Bei der Erstellung schriftlicher Prüfungen arbeiten alle Beteiligten daran, dass Formulierungen einfach zu verstehen sind. Ob Wortwahl, Satzbau oder Sprachstil, sie orientieren sich an bewährten Empfehlungen für die sogenannte „einfache Sprache“. Doch was ist mit mündlichen Prüfungen und Fachgesprächen? Wir haben mit einer Expertin und zwei Experten über diese Frage gesprochen.

Frau Klenner, wie steht es um verbindliche Vorgaben für die IHK-Prüferinnen und -Prüfer, in der mündlichen Prüfung eine einfache Sprache zu verwenden?
Franziska Klenner:
Grundsätzlich achten Prüferinnen und Prüfer schon von sich aus darauf, sich klar auszudrücken und  Fragen oder Arbeitsaufträge so verständlich wie möglich zu formulieren. Missverständnisse kosten wertvolle Prüfungszeit und führen im schlimmsten Falle sogar zu Widersprüchen und Klagen – das will niemand.

Aus gutem Grund haben wir als IHK aber keine Weisungsbefugnis, wie die Prüfenden die Fragen stellen. Sie sind die  Fachexpertinnen und Fachexperten und somit ist es ihre Aufgabe, das von der Prüfungsverordnung geforderte Niveau fachlich und damit auch sprachlich im Prüfungsgespräch zu validieren. Als IHK liegt es an uns, unsere Prüfenden immer  wieder für die einfache Sprache zu sensibilisieren und Trainings anzubieten. Einfache Sprache braucht ein hohes Maß an Eigenverantwortung, Offenheit und Übung.

Glenn Rühmkorb: Ich ergänze hier gleich, dass jede und jeder Teilnehmende anders ist. Und es führt nicht nur eine Prüferin bzw. ein Prüfer das Gespräch. Das heißt, dass wir uns im Prüfungsausschuss am Anfang jeder Prüfung immer wieder neu darauf einstellen, welche Deutsch- und Kommunikationskompetenzen eine Prüfungsteilnehmerin oder ein Prüfungsteilnehmer mitbringt. Die Teilnehmenden geben schon bei der Begrüßung unbewusst wichtige Signale, auf welchem Sprachniveau sie kommunizieren, und wir Prüfenden versuchen, uns darauf einzustellen.

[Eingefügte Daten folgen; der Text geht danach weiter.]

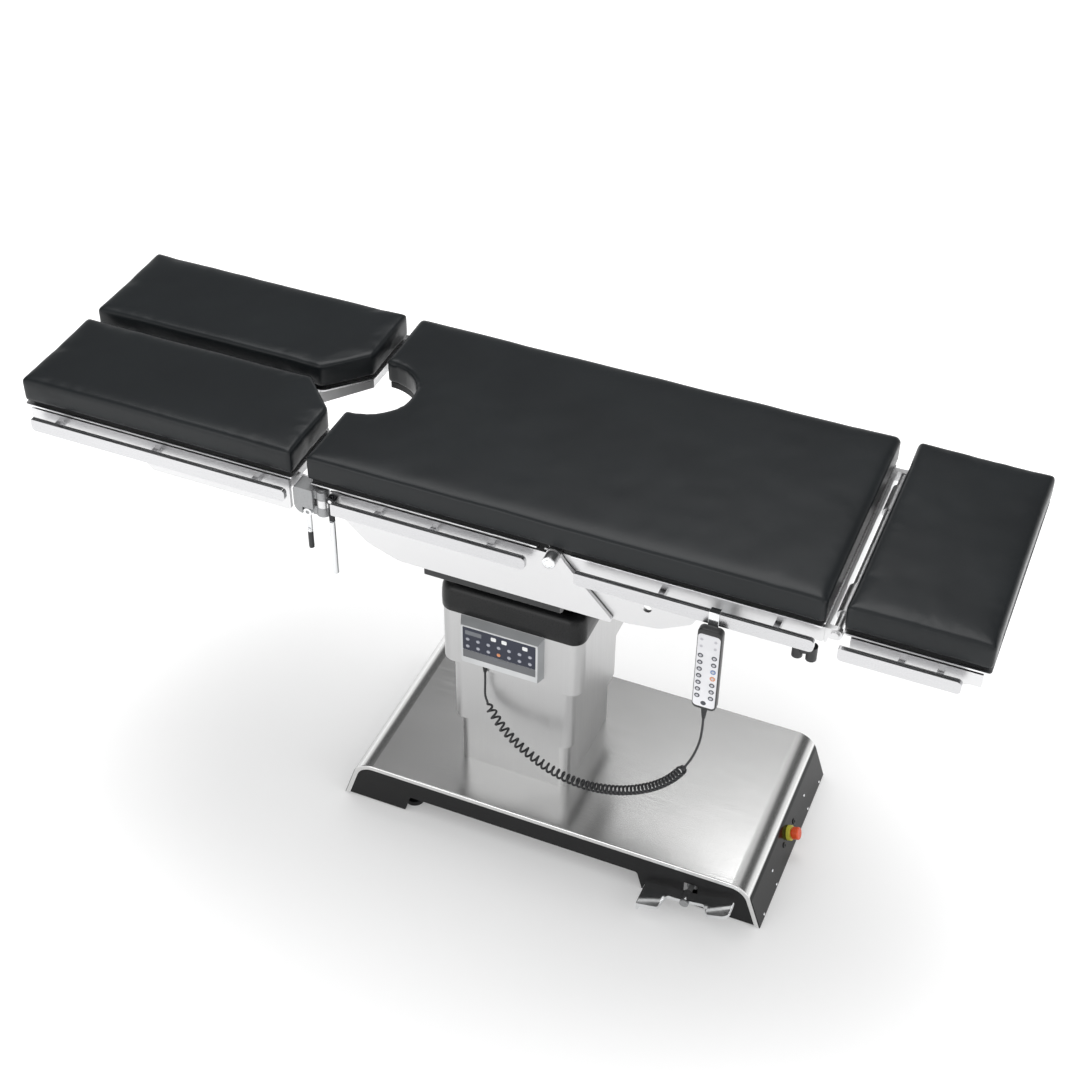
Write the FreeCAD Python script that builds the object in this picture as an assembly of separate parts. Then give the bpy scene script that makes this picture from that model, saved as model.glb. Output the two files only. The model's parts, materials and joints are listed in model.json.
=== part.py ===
import FreeCAD, Part
import math
import os

# Electric operating table: a four-section top on one telescoping column and a low wheeled base.
# Millimetres. X runs from the leg end to the head end, Y across the table, Z up.
# The origin is on the floor, under the middle of the table top.
# The patient's left side is -Y, the side where the hand control hangs.

V = FreeCAD.Vector

# Driving sizes of the table top
pad_top = 976.0
pad_width = 530.0
pad_thickness = 58.0
pad_edge_radius = 6.0
leg_pad_length = 622.0
body_pad_length = 1050.0
head_pad_length = 274.0
pad_gap = 28.0
leg_channel = 30.0
cutout_radius = 90.0
cutout_inset = 11.0
leg_corner_along = 80.0
leg_corner_across = 85.0
board_thickness = 14.0
board_inset = 15.0
plate_thickness = 8.0
plate_inset = 3.0
plate_depth = 36.0
seat_plate_depth = 129.0
leg_plate_depth = 75.0
flange_thickness = 4.0
flange_width = 52.0
cross_height = 32.0
cross_width = 28.0

# Accessory rails
leg_stand_first = 88.0
leg_stand_pitch = 227.5
seat_stand_first = 162.0
seat_stand_pitch = 118.0
back_stand_first = 220.0
back_stand_pitch = 221.0
head_stand_first = 116.0
head_stand_pitch = 70.0
leg_rail_inset = 31.0
seat_rail_inset = 67.0
seat_rail_hinge_gap = 47.0
back_rail_hinge_gap = 52.0
back_rail_inset = 12.0
head_rail_inset = 46.0
rail_height = 28.0
rail_thickness = 10.0
rail_reach = 25.0
rail_drop = 6.0
rail_end_radius = 9.0
standoff_width = 12.0
standoff_height = 14.0

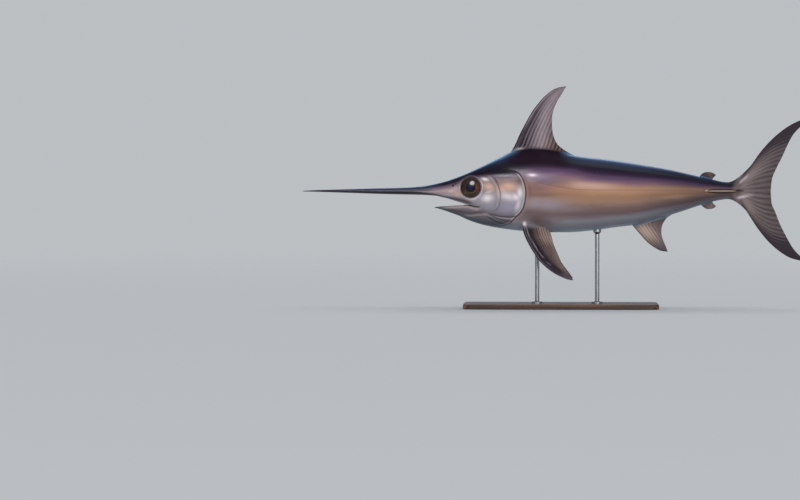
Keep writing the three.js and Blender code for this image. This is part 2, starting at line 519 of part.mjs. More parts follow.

Allerdings, das muss auch gesagt sein: Die Prüfungsverordnung fordert in vielen Punkten das Verständnis und die korrekte Verwendung von Fachbegriffen. Wir haben es also immer auch mit Mindestanforderungen zu tun, die wir nicht einfach „unterlaufen“ können.

Dr. Gordon Schenk: Darauf kommt es tatsächlich an. Wir reden von sehr heterogenen Teilnehmenden, von vielen tausend IHK-Prüferinnen und -Prüfern mit ihrem individuellen Sprachgefühl und Ausdrucksvermögen und wir reden von verschiedenen Prüfungsniveaus. Von der Ausbildung über die Sach- und Fachkunde bis zur Höheren Berufsbildung haben wir es mit steigenden Kommunikationskompetenzen zu tun, die wir von den Teilnehmenden erwarten dürfen und sogar erwarten müssen. Die Wirtschaft vertraut schließlich darauf, dass IHK-geprüfte Fach- und Führungskräfte auf Bachelor- und Masterniveau auch über entsprechende Kompetenzen beim Hörverstehen, beim Lesen, Schreiben und in der mündlichen Kommunikation verfügen.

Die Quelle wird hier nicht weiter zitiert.